Controls must also withstand high-risk scenarios such as non face-to-face onboarding, cross-border clients, politically exposed persons, and complex corporate structures. These cases require layered defenses, such as combining remote photo ID with dual process checks or verifying corporate records alongside beneficial ownership and signatory details. Technology brings value but must be carefully managed. Document authenticity engines must be calibrated and supplemented with manual review, while facial comparison tools must guard against replay attacks with liveness checks. Aggregated data feeds must be traceable to reliable sources. Regular testing of verification outcomes ensures standards do not drift.
Audit trails remain central to regulatory expectations. Records must allow complete reconstruction of verifications, including the method chosen, rationale, sources, identifiers, timestamps, and responsible staff. Simple green check marks are inadequate; underlying metadata is required. Where privacy rules limit data storage, hashes or tokens should allow retrieval from trusted systems. Edge cases—from foreign documents to name changes—demand explicit playbooks. Vulnerable clients must be guided through structured flows rather than ad hoc exceptions.
Training and quality assurance transform paper policies into real-world controls. Staff must understand why video calls alone do not authenticate documents, why independence is required in dual process, and why typos in dates of birth cannot be accepted. Quality teams should regularly test verifications, especially remote, reliance, and simplified cases, with findings feeding back into training and system design. Metrics such as failure reasons and method-switch rates help identify pressure points.
The use of agents or mandataries expands operational flexibility but comes with accountability. Written agreements are required, and institutions must obtain and validate the information agents collect. Agents must be monitored and tested as part of third-party management. Privacy also plays a key role. Clients must be informed of data collection, provincial restrictions on health cards must be respected, and personal data must be handled in line with protection duties. Internal processes should distinguish between when personal information can be used for financial intelligence reporting and when it cannot be repurposed.
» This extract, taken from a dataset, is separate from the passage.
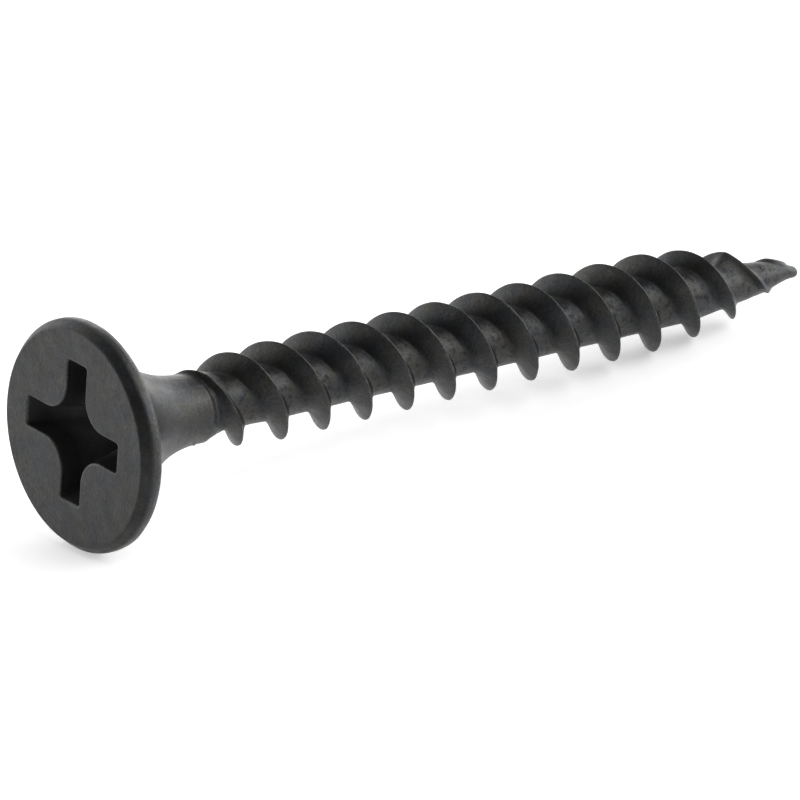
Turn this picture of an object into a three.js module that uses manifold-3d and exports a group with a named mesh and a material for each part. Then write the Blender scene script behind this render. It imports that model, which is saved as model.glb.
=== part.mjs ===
// A bugle-head wood screw lying along the Y axis: the head's face looks towards -Y, the point
// towards +Y. The real screw is one piece of steel wire, headed, punched and rolled cold, so it is
// one mesh: a turned core, two thread ridges rolled around it and a cross recess in the head.
// Every station is a distance along the screw's axis from the head's face. All sizes are in millimetres.

import * as THREE from "three";
import { mergeVertices } from "three/addons/utils/BufferGeometryUtils.js";
import Module from "manifold-3d";

const wasm = await Module();
wasm.setup();

// Overall size: a number 6 screw, nominally 1 1/4 inch (31.75 mm) long, with 0.2 mm of flash at its point.
const LENGTH = 31.95;

// Head: a flat face, a bevelled rim and a trumpet-shaped underside that runs into the neck.
const HEAD_RADIUS = 4.17;
const FACE_RADIUS = 3.9;
const BEVEL_RADIUS = 4.13;
const BEVEL_STATION = 0.28;
const RIM_STATION = 0.5;
const BUGLE_RADIUS = 4.45;

// Neck: the smooth length between the head and the thread.
const NECK_RADIUS = 1.27;
const NECK_START = 4.96;
const NECK_END = 5.29;

// Core: the wire between the thread ridges. It narrows in two straight tapers to a blunt point.
const CORE_RADIUS = 1.01;
const CORE_START = 6.1;
const TAPER_START = 26.8;
const POINT_START = 30.3;
const POINT_RADIUS = 0.57;
const TIP_RADIUS = 0.2;

// Thread: two right-hand ridges half a turn apart, each with sides at 31.5 degrees to its centre plane.
const THREAD_STARTS = 2;
const CREST_SPACING = 1.835;
const CREST_RADIUS = 1.765;
const CREST_WIDTH = 0.08;
const FLANK_ANGLE = THREE.MathUtils.degToRad(31.5);
const FIRST_CREST = 6.9;
const RIDGE_STATIONS = [4.5, 7.2, 25.85, 27.5, 28.7, 31.05];
const RIDGE_RADII = [1.21, CREST_RADIUS, CREST_RADIUS, 1.49, 1.235, 0.45];

// Cross recess: four wings with rounded corners between them, narrowing towards a shallow cone.
const WING_LENGTH = 2.55;
const WING_WIDTH = 1.12;
const WING_FILLET = 1.05;
const RECESS_DEPTH = 2.6;
const RECESS_FLOOR_SCALE = 0.5;
const RECESS_CONE_RADIUS = 0.95;
const RECESS_CONE_HEIGHT = 0.3;
const RECESS_TURN = THREE.MathUtils.degToRad(5);

// Flat sides round the screw, and how far pieces that are joined or cut reach into each other.
const SIDES = 32;
const OVERLAP = 0.12;

const LEAD = THREAD_STARTS * CREST_SPACING;

// Straight-line interpolation through a list of stations, held level beyond both ends.
function valueAt(station, stations, values) {
  if (station <= stations[0]) return values[0];
  for (let i = 1; i < stations.length; i++) {
    if (station <= stations[i]) {
      const share = (station - stations[i - 1]) / (stations[i] - stations[i - 1]);
      return THREE.MathUtils.lerp(values[i - 1], values[i], share);
    }
  }
  return values.at(-1);
}

// Radius of the core under the thread, without the neck.
function coreRadiusAt(station) {
  const stations = [TAPER_START, POINT_START, LENGTH - TIP_RADIUS];
  return valueAt(station, stations, [CORE_RADIUS, POINT_RADIUS, TIP_RADIUS]);
}

// Points of a circular arc. Its angles are measured from the outward direction towards the point.
function arc(centreRadius, centreStation, radius, from, to, steps) {
  const curve = new THREE.EllipseCurve(
    centreRadius, centreStation, radius, radius, from, to, from > to,
  );
  return curve.getPoints(steps);
}

// Half outline of the turned shape: radius in x, station in y, from the face's centre to the point.
function turnedOutline() {
  const bugleCentre = NECK_RADIUS + BUGLE_RADIUS;
  const bugleAngle = Math.acos((bugleCentre - HEAD_RADIUS) / BUGLE_RADIUS);
  return [
    new THREE.Vector2(0, 0),
    new THREE.Vector2(FACE_RADIUS, 0),
    new THREE.Vector2(BEVEL_RADIUS, BEVEL_STATION),
    new THREE.Vector2(HEAD_RADIUS, RIM_STATION),
    ...arc(bugleCentre, NECK_START, BUGLE_RADIUS, Math.PI + bugleAngle, Math.PI, 12),
    new THREE.Vector2(NECK_RADIUS, NECK_END),
    new THREE.Vector2(CORE_RADIUS, CORE_START),
    new THREE.Vector2(CORE_RADIUS, TAPER_START),
    new THREE.Vector2(POINT_RADIUS, POINT_START),
    ...arc(0, LENGTH - TIP_RADIUS, TIP_RADIUS, 0, Math.PI / 2, 3).slice(0, -1),
    new THREE.Vector2(0, LENGTH),
  ];
}

// One thread ridge: a wedge-shaped section swept along the helix, its root buried in the core.
function makeRidge(startIndex) {
  const firstStation = RIDGE_STATIONS[0];
  const lastStation = RIDGE_STATIONS.at(-1);
  const stepLength = LEAD / SIDES;
  const steps = Math.round((lastStation - firstStation) / stepLength);
  const firstAngleStep = Math.ceil((firstStation - FIRST_CREST) / stepLength);

  const positions = [];
  for (let i = 0; i <= steps; i++) {
    const angleStep = firstAngleStep + i;
    const angle = (2 * Math.PI * (angleStep + (startIndex * SIDES) / THREAD_STARTS)) / SIDES;
    const station = FIRST_CREST + angleStep * stepLength;
    const crest = valueAt(station, RIDGE_STATIONS, RIDGE_RADII);
    const root = coreRadiusAt(station + CREST_SPACING / 2) - OVERLAP;
    const rootHalfWidth = CREST_WIDTH / 2 + (crest - root) * Math.tan(FLANK_ANGLE);
    const section = [
      [root, station - rootHalfWidth],
      [crest, station - CREST_WIDTH / 2],
      [crest, station + CREST_WIDTH / 2],
      [root, station + rootHalfWidth],
    ];
    for (const [radius, y] of section) {
      positions.push(radius * Math.sin(angle), y, radius * Math.cos(angle));
    }
  }

  const corners = 4;
  const triangles = [];
  for (let i = 0; i < steps; i++) {
    for (let k = 0; k < corners; k++) {
      const here = i * corners + k;
      const beside = i * corners + ((k + 1) % corners);
      triangles.push(here, here + corners, beside, beside, here + corners, beside + corners);
    }
  }
  const end = steps * corners;
  triangles.push(0, 1, 2, 0, 2, 3);
  triangles.push(end, end + 2, end + 1, end, end + 3, end + 2);

  const ridge = new THREE.BufferGeometry();
  ridge.setAttribute("position", new THREE.Float32BufferAttribute(positions, 3));
  ridge.setIndex(triangles);
  return ridge;
}

// Outline of the recess at the head's face: a cross whose inner corners are filleted.
function crossOutline() {
  const halfWidth = WING_WIDTH / 2;
  const filletCentre = halfWidth + WING_FILLET;
  const points = [];
  for (let wing = 0; wing < 4; wing++) {
    const turn = (wing * Math.PI) / 2;
    const fillet = new THREE.EllipseCurve(
      filletCentre, filletCentre, WING_FILLET, WING_FILLET, -Math.PI / 2, -Math.PI, true,
    );
    const quarterOutline = [
      new THREE.Vector2(WING_LENGTH, -halfWidth),
      new THREE.Vector2(WING_LENGTH, halfWidth),
      ...fillet.getPoints(4),
    ];
    points.push(...quarterOutline.map((p) => p.rotateAround(new THREE.Vector2(), turn)));
  }
  return new THREE.Shape(points);
}

// The punch that cuts the recess. It starts just in front of the face and narrows as it goes in.
function makeRecessPunch() {
  const punch = new THREE.ExtrudeGeometry(crossOutline(), {
    depth: OVERLAP + RECESS_DEPTH,
    steps: 1,
    bevelEnabled: false,
  });
  punch.translate(0, 0, -OVERLAP);
  const place = punch.getAttribute("position");
  for (let i = 0; i < place.count; i++) {
    const share = place.getZ(i) / RECESS_DEPTH;
    const scale = THREE.MathUtils.lerp(1, RECESS_FLOOR_SCALE, share);
    place.setXY(i, place.getX(i) * scale, place.getY(i) * scale);
  }
  punch.rotateX(-Math.PI / 2);

  const cone = new THREE.ConeGeometry(RECESS_CONE_RADIUS, RECESS_CONE_HEIGHT + OVERLAP, SIDES / 2);
  cone.translate(0, RECESS_DEPTH + (RECESS_CONE_HEIGHT - OVERLAP) / 2, 0);

  punch.rotateY(RECESS_TURN);
  cone.rotateY(RECESS_TURN);
  return toSolid(punch).add(toSolid(cone));
}

// A closed three.js geometry as a manifold-3d solid.
function toSolid(geometry) {
  geometry.deleteAttribute("normal");
  geometry.deleteAttribute("uv");
  const merged = mergeVertices(geometry, 1e-4);
  return new wasm.Manifold(
    new wasm.Mesh({
      numProp: 3,
      vertProperties: new Float32Array(merged.getAttribute("position").array),
      triVerts: new Uint32Array(merged.index.array),
    }),
  );
}

// A manifold-3d solid as a three.js geometry.
function toGeometry(solid) {
  const { vertProperties, triVerts } = solid.getMesh();
  const geometry = new THREE.BufferGeometry();
  geometry.setAttribute("position", new THREE.BufferAttribute(vertProperties, 3));
  geometry.setIndex(new THREE.BufferAttribute(triVerts, 1));
  geometry.computeVertexNormals();
  return geometry;
}

function makeScrew() {
  let screw = toSolid(new THREE.LatheGeometry(turnedOutline(), SIDES));
  for (let start = 0; start < THREAD_STARTS; start++) {
    screw = screw.add(toSolid(makeRidge(start)));
  }
  return toGeometry(screw.subtract(makeRecessPunch()));
}

const blackPhosphate = new THREE.MeshStandardMaterial({
  color: 0x2b2c2d,
  roughness: 0.5,
  metalness: 0.6,
});

const screwMesh = new THREE.Mesh(makeScrew(), blackPhosphate);
screwMesh.name = "screw";
screwMesh.position.y = -LENGTH / 2;

const woodScrew = new THREE.Group();
woodScrew.add(screwMesh);

export default woodScrew;
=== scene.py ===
"""A black phosphated bugle-head wood screw, lying on a pale studio floor.

The screw is one piece of steel, so it is one closed mesh. All sizes below are in millimetres. A station is a
distance along the screw's axis from the head's face; the face looks towards -Y and the point towards +Y.
Angles round the axis are measured from +Z towards +X.
"""

import math

import bpy
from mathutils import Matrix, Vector, noise


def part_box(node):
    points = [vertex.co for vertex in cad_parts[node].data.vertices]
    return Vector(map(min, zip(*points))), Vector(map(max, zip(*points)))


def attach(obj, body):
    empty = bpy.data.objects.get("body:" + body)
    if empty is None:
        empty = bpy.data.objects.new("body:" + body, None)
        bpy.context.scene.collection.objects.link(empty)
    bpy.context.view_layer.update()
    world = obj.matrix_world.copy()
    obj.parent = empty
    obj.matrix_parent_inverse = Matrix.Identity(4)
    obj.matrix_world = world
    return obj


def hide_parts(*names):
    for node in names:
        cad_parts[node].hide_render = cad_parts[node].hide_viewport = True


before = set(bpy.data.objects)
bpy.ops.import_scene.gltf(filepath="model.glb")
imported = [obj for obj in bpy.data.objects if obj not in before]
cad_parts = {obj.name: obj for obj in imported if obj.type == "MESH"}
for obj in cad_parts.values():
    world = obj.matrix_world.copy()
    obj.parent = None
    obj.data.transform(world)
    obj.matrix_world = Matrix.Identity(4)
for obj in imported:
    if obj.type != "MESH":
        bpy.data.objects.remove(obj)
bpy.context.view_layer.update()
box_low, box_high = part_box("screw")

MM = 0.001
FULL_TURN = 2 * math.pi
QUARTER_TURN = math.pi / 2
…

Ultimately, Canadian regulators are clear: identity controls are the first line of defense against money laundering. Programs must fit methods to risks, enforce two-step remote checks, ensure dual process sources are distinct, keep reliance arrangements formal and documented, and apply simplified identification only in genuinely low-risk cases. Edge cases must be managed through structured flows, not improvisation. Training and metrics should prevent drift, and audit trails must be detailed enough to replay verifications in full. Programs should remain dynamic, recalibrating technology, updating document catalogues and source lists, and adjusting risk assumptions as needed. Done properly, identity verification raises the cost of criminal entry and strengthens every downstream AML control, ensuring, in the words of regulators, that laundering can be stopped “before it starts.”